Gramsci was imprisoned under the fascists and is now known as a “political prisoner under Mussolini” or “political prisoner of the fascists” rather than as an agent of Stalin as chief of Italy’s communist party.

Required readings:

  • Taylor, Munitions of the Mind, Chapter 22, “The Bolshevik Revolution and the War of Ideologies,” pp. 198-207;
  • Smith, On Political War, Chapter 5, “World War I,” pp. 101-118; Chapter 6, “Marxism-Leninism,” pp. 119-140; Chapter 7, “The Nazis,” pp. 141-159; and Chapter 8, “Britain and America in World War II,” pp. 159-184.
  • Adolf Hitler, Mein Kampf, various editions; or online Project Gutenberg e-edition, Chapter XI, “Propaganda and Organization.”
  • David Forgacs, ed, The Antonio Gramsci Reader: Selected Writings 1916-1935 (New York: New York University Press, 2000), Chapters VII-XIV.
  • Antonio Gramsci, “Newspapers and the Workers,” 1916. This is a simple call to boycott the “bourgeois press” but shows a general approach to the media until the party could infiltrate media organizations or build its own. The item is short and uncomplicated, part of the “bring the system down” phase of revolution. Notably it predates the Bolshevik Revolution.
  • Gramsci, “Neither Fascism nor Liberalism: Sovietism!” 1924. A short piece in which Gramsci underscores his long-term goals, but without the thoughtful theoretical and strategic approach that he would develop in prison.
  • Barry Burke, “Antonio Gramsci, Schooling and Education,” The Encyclopedia of Informal Education (1999, 2005). Pay close attention to this sympathetic analysis of Gramsci’s approach to using the educational system as a means of totalitarian formation.
  • Antonio Maira, “Hugo Chavez Presents Gramsci to Hundreds of Thousands of People. A Beautiful Revolution.” InSurGente.org. Translated by Iris Buehler and James Hollander on AxisofLogic.com, June 28, 2007. This essay is a very interesting look from the Left at how Venezuelan strongman Hugo Chavez is carrying out his revolution, and how Chavez invokes Gramsci. (Click here for the original article in Spanish.)

Optional Gramsci reading:

Strongly recommended additional reading (not required, but you won’t want to miss them)

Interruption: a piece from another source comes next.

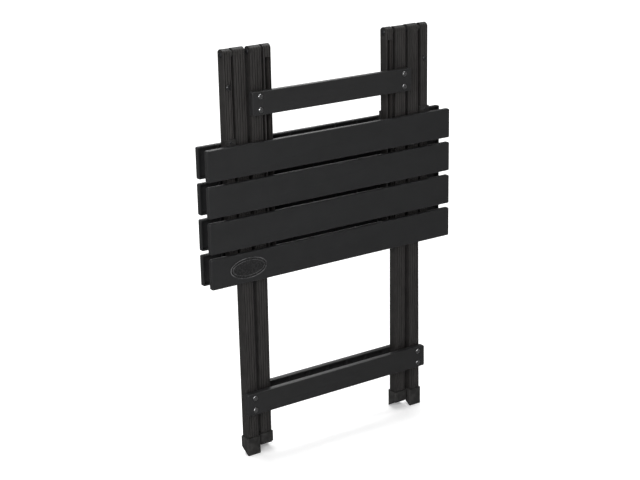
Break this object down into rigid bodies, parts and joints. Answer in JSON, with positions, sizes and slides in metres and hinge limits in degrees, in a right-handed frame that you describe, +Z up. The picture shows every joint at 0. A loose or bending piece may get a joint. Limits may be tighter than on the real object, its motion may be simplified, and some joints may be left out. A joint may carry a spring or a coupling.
{
  "type": "folding side table",
  "caption": "Folding slatted side table, folded flat and standing on its feet: two slatted top halves hang either side of scissor legs.",
  "frame": {"origin": "on the floor, midway between the two halves of the top and midway along the slats", "axes": "+Z up, X along the slats, -Y towards the front half of the top"},
  "size_m": [0.476, 0.0448, 0.6705],
  "materials": {
    "slat_plastic": "satin moulded, charcoal black",
    "crossbar_plastic": "satin moulded, charcoal black",
    "rail_metal": "black anodised extrusion, fluted",
    "leg_metal": "black anodised extrusion, fluted",
    "plug_plastic": "satin",
    "foot_plastic": "matt",
    "rivet_metal": "bright domed",
    "screw_metal": "black plated, satin",
    "pin_metal": "black plated, satin",
    "badge": "glossy, raised rim, blank"
  },
  "bodies": {
    "pivots": {"pivot_bolts": "pin_metal", "pivot_nuts": "pin_metal", "pivot_spacers": "plug_plastic"},
    "outer_legs": {"front_crossbar": "crossbar_plastic", "front_crossbar_rivets": "rivet_metal", "front_hinge_pins": "pin_metal", "outer_foot_left": "foot_plastic", "outer_foot_right": "foot_plastic", "outer_leg_left": "leg_metal", "outer_leg_plugs": "plug_plastic", "outer_leg_right": "leg_metal"},
    "inner_legs": {"back_crossbar": "crossbar_plastic", "back_crossbar_rivets": "rivet_metal", "back_hinge_pins": "pin_metal", "inner_foot_left": "foot_plastic", "inner_foot_right": "foot_plastic", "inner_leg_left": "leg_metal", "inner_leg_plugs": "plug_plastic", "inner_leg_right": "leg_metal", "top_crossbar": "crossbar_plastic", "top_crossbar_rivets": "rivet_metal"},
    "front_top": {"badge": "badge", "front_hinge_washers": "plug_plastic", "front_rail_left": "rail_metal", "front_rail_plugs": "plug_plastic", "front_rail_right": "rail_metal", "front_rest_studs": "screw_metal", "front_slat_1": "slat_plastic", "front_slat_2": "slat_plastic", "front_slat_3": "slat_plastic", "front_slat_4": "slat_plastic", "front_slat_clips": "plug_plastic", "front_slat_screws": "screw_metal"},
    "back_top": {"back_hinge_washers": "plug_plastic", "back_rail_left": "rail_metal", "back_rail_plugs": "plug_plastic", "back_rail_right": "rail_metal", "back_rest_studs": "screw_metal", "back_slat_1": "slat_plastic", "back_slat_2": "slat_plastic", "back_slat_3": "slat_plastic", "back_slat_4": "slat_plastic", "back_slat_clips": "plug_plastic", "back_slat_screws": "screw_metal"}
  },
  "joints": [
    {"name": "outer_legs_spread", "type": "hinge", "parent": "pivots", "child": "outer_legs", "pos_m": [0, 0, 0.4], "axis": [-1, 0, 0], "range_deg": [0, 14.4]},
    {"name": "inner_legs_spread", "type": "hinge", "parent": "pivots", "child": "inner_legs", "pos_m": [0, 0, 0.4], "axis": [1, 0, 0], "range_deg": [0, 14.4]},
    {"name": "front_top_swing", "type": "hinge", "parent": "outer_legs", "child": "front_top", "pos_m": [0, 0, 0.662], "axis": [-1, 0, 0], "range_deg": [0, 75.6]},
    {"name": "back_top_swing", "type": "hinge", "parent": "inner_legs", "child": "back_top", "pos_m": [0, 0, 0.662], "axis": [1, 0, 0], "range_deg": [0, 75.6]}
  ],
  "couplings": [
    {"joint": "inner_legs_spread", "follows": "outer_legs_spread", "ratio": 1},
    {"joint": "front_top_swing", "follows": "outer_legs_spread", "ratio": 5.25},
    {"joint": "back_top_swing", "follows": "outer_legs_spread", "ratio": 5.25}
  ]
}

  • Adolf Hitler, Mein Kampf (Project Gutenberg e-book) Vol. 2, Chapter IX, “Fundamental Ideas Regarding the Nature and Organization of the Storm Troops“; and Chapter X, “The Mask of Federalism.” Like Gramsci, Hitler was too busy doing his political work to find the quiet time for introspection to write a definitive political warfare theory and strategy, and found that being thrown in prison was actually an excellent opportunity to sit back, think and write.  This is something the US must think about when it holds enemies captive, and when it gives them access to literature, writing implements and communication devices while in custody. As Hitler notes in the first paragraphs of his preface, being imprisoned at the Fortress of Landsberg am Lech was almost a favor to the Nazi movement as it gave Hitler the time he needed to write. As a whole, Mein Kampf is a superb example of a coherent political warfare strategy. Students who have not read Mein Kampf should do so, although nothing about the book is likely be on this course’s final exam. The full text of Mein Kampf in this Project Gutenberg e-book can be accessed here.
  • Viktor Reimann, Goebbels: The Man Who Created Hitler (Doubleday, 1976). This entire book is instructive about the thinking and actions of the propagandist who gave coherence, excitement and enforcement to the National Socialist movement and who turned the Nazi party from an extreme political group into a cultural phenomenon. If you can read only one chapter, I recommend Chapter 3, “Propaganda Devours Culture.”